When you deploy Red Hat OpenStack platform with a distributed compute node architecture, you must decide if you need storage at the edge. Based on storage and performance needs, you can deploy each site with one of three configurations. Not all edge sites must have an identical configuration.

If block storage is not going to be deployed at the edge, you must follow the section of the document, xfref:deploying-the-edge-without-storage_deploy-edge-without-storage[]. If there is no block storage at the edge site:

  • Swift is used as a Glance backend
  • Compute nodes at the edge may only cache images.
  • Volume services like Cinder are not available at edge sites.

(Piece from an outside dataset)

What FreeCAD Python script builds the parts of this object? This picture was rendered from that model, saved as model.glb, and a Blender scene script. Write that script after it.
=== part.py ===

If you plan to deploy storage at the edge at any location, you must also deploy block storage at the central location. Follow the section of the document Section 5.2, “Deploying the central site with storage”. If there is block storage at the edge site:

  • Ceph RBD is used as a Glance backend
  • Images may be stored at edge sites
  • The Cinder volume service is available via the Ceph RBD driver.

The roles required for your deployment will differ based whether or not you deploy Block storage at the edge:

  • No Block storage is required at the edge:

    Compute
    When you deploy an edge location without block storage, use must use the traditional compute role.
  • Block Storage is required at the edge:

    DistributedComputeHCI

    This role includes the following:

    • Default compute services
    • Block Storage (cinder) volume service
    • Ceph Mon
    • Ceph Mgr
    • Ceph OSD
    • GlanceApiEdge
    • Etcd

      This role enables a hyperconverged deployment at the edge. You must use exactly three nodes when using the DistributedComputeHCI role.

    DistributedComputeHCIScaleOut
    This role includes the Ceph OSD service, which allows storage capacity to be scaled with compute resources when more nodes are added to the edge. This role also includes the HAproxyEdge service to redirect image download requests to the GlanceAPIEdge nodes at the edge site.
    DistributedComputeScaleOut
    If you want to scale compute resources at the edge without storage, you can use the DistributedComputeScaleOut role.